Nor is the path easy. Burdened by the weight of his sins, Pilgrim only finds relief when he comes to the Place of Deliverance – the cross of Christ. There, the burden rolls from his back, he gives ‘three leaps for joy,’ and goes on his way, singing – a pilgrim still but bearing the new name of ‘Christian’.
The last river
Many further hazards await him. He struggles up Hill Difficulty, suffers persecution and is mocked as he passes through Vanity Fair. But always the Lord of the Way sends timely help, and just beyond lie the shining gates of the Celestial City.
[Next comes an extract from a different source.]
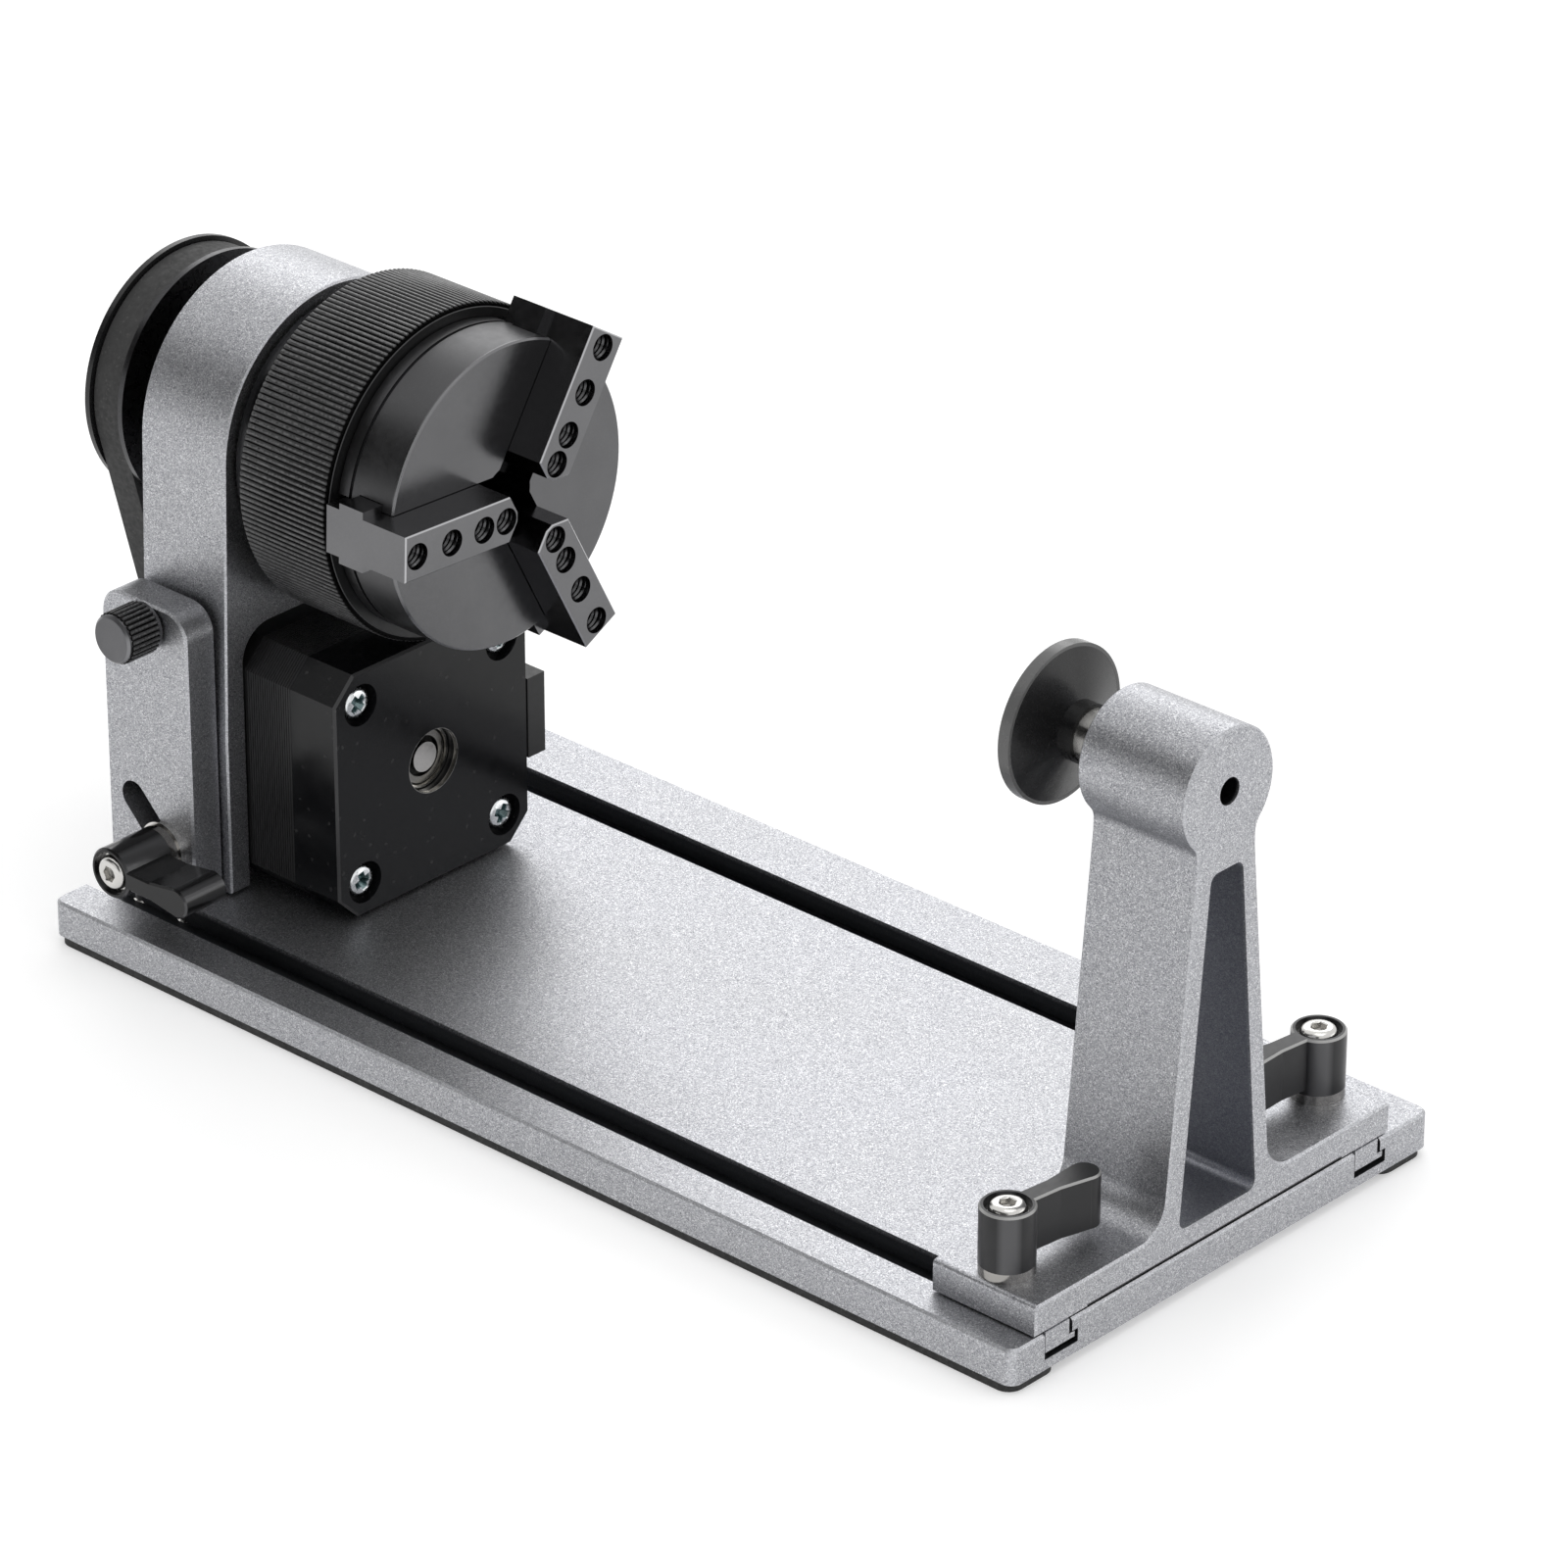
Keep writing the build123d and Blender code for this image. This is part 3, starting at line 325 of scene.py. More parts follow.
def satin_black(
    name,
    level=0.009,
    roughness=0.26,
    sparkle=0.15,
    metallic=0.0,
    crest=None,
    thumb=None,
    rim=None,
    bright_axis=None,
):
    """Black anodised aluminium with a soft sheen and a painted highlight on its chamfers.

    crest is the outer radius of a knurl about the spindle axis, or about the thumb screws' axis at thumb,
    rim the radius of a disc about the tail axis, whose bevel gets a painted highlight, bright_axis the axis
    whose chamfers get a brighter painted highlight.
    """
    black = (level, level, level * 1.04)
    gain = 1 + metallic * 3
    look = Look(name, metallic)
    look.shader.inputs["Specular IOR Level"].default_value = 0.38
    look.tint = look.mix(look.noise(12 * MM, 3.0), scaled_colour(black, 0.7), scaled_colour(black, 1.35))
    sparks = look.ranged(look.grains(0.16 * MM), 0.8, 1.0, 0.0, sparkle)
    look.shade(sparks, scaled_colour((0.04, 0.04, 0.042), gain))
    # Painted highlight on the chamfers.
    look.shade(look.product(look.edges(), 0.35), scaled_colour((0.10, 0.10, 0.104), gain))
    # Brighter painted highlight on the chamfers round bright_axis.
    if bright_axis is not None:
        look.shade(look.product(look.edges(axis=bright_axis), 0.7), (0.5, 0.5, 0.49))
    if thumb is not None:
        knurl_wear_and_painted_light(look, look.from_axis(*thumb, along="Y"), crest)
    elif crest is not None:
        knurl_wear_and_painted_light(look, look.from_axis(spindle_y, spindle_z), crest)
    # Painted highlight on the disc's rim bevel.
    if rim is not None:
        bevel = look.ranged(look.from_axis(spindle_y, tail_axis_z), rim - 0.6 * MM, rim - 0.5 * MM)
        look.shade(look.product(bevel, 0.7), (0.16, 0.16, 0.16))
    rough = look.ranged(look.noise(1.1 * MM), 0.3, 0.7, roughness - 0.03, roughness + 0.05)
    return look.finish(look.noise(0.2 * MM, 2.0), 0.002 * MM, rough)


def blackened_steel(name, turned=False, level=0.155):
    """Machined and blackened steel with a painted highlight on its chamfers; turned pieces have rings round
    the spindle axis and a darker barrel.
    """
    dark = (level, level, level * 1.03)
    look = Look(name, metallic=1.0)
    look.tint = look.mix(look.noise(9 * MM, 4.0), scaled_colour(dark, 0.86), scaled_colour(dark, 1.1))
    look.shade(look.ranged(look.grains(0.14 * MM), 0.85, 1.0, 0.0, 0.2), scaled_colour(dark, 1.6))
    # Painted highlight on the chamfers, fainter on turned pieces.
    look.shade(look.product(look.edges(), 0.2 if turned else 0.75), scaled_colour(dark, 3.6))
    rough = look.ranged(look.noise(1.2 * MM), 0.3, 0.7, 0.18, 0.24)
    if turned:
        radius = look.from_axis(spindle_y, spindle_z)
        rings = look.math("SINE", look.product(radius, math.tau / (0.14 * MM)))
        turns = look.math("SINE", look.product(look.coordinate["X"], math.tau / (0.16 * MM)))
        height = look.math("ADD", look.product(rings, 0.5), look.product(turns, 0.5))
        height = look.math("ADD", height, look.noise(0.3 * MM))
        behind_face = look.ranged(look.coordinate["X"], chuck_face_x - 0.35 * MM, chuck_face_x - 0.6 * MM)
        outside = look.ranged(radius, barrel_radius - 0.4 * MM, barrel_radius - 0.2 * MM)
        barrel = look.product(behind_face, outside)
        look.shade(look.product(barrel, 0.42), scaled_colour(dark, 0.25))
        rough = look.math("ADD", rough, look.product(barrel, 0.14))
    else:
        height = look.noise(0.12 * MM, 3.0, stretch=(0.15, 1, 1))
    return look.finish(height, 0.003 * MM, rough)


def gloss_black(name):
    """Black gloss paint with a faint orange peel, dust specks and a painted highlight on its chamfers, bare
    metal at the bearing's mouth.
    """
    look = Look(name)
    look.shader.inputs["Specular IOR Level"].default_value = 0.24
    look.tint = look.mix(look.noise(20 * MM), (0.004, 0.0042, 0.0048), (0.007, 0.0073, 0.0082))
    look.shade(look.ranged(look.grains(0.5 * MM), 0.985, 1.0, 0.0, 0.4), (0.07, 0.07, 0.07))
    # Painted highlight on the chamfers.
    look.shade(look.product(look.edges(), 0.3), (0.16, 0.16, 0.163))
    radius = look.from_axis(spindle_y, motor_z)
    inside = look.ranged(radius, bearing_mouth + 0.06 * MM, bearing_mouth + 0.03 * MM)
    at_face = look.ranged(look.coordinate["X"], motor_face_x - 0.85 * MM, motor_face_x - 0.75 * MM)
    mouth = look.product(inside, at_face)
    look.shade(mouth, (0.52, 0.51, 0.49))
    look.feed(look.shader.inputs["Metallic"], mouth)
    rough = look.ranged(look.noise(4 * MM), 0.3, 0.7, 0.16, 0.22)
    return look.finish(look.noise(1.4 * MM, 1.0), 0.004 * MM, rough)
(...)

Not until the end of Part II of The Pilgrim’s Progress – the journey of Christian’s wife, Christiana and her children – do we meet Mr Valiant-for-Truth. This character’s outstanding courage gave rise to Bunyan’s song of tribute: ‘Who would true valour see’.
Mr Valiant had struggled single-handed against three rogues who challenged him to join them, or to turn back on the life of pilgrimage, or to die on the spot. He chose the last and ‘fought till my sword did cleave to my hand’. Scarred in the battle he yet emerged victorious as his opponents fled.
And as Mr Valiant crossed the ‘last river’ – the river of death – he gave away that sword, but cried out, ”My marks and scars I carry with me to be witness for me that I have fought his battles, who will now be my rewarder’.
So too John Bunyan, who died in 1688 at almost sixty years of age, fought a valiant fight and carried with him many scars from the conflict. And by his writings he is still pointing out the path of life to our own generation. May we too be valiant for the truth, ‘come wind, come weather’.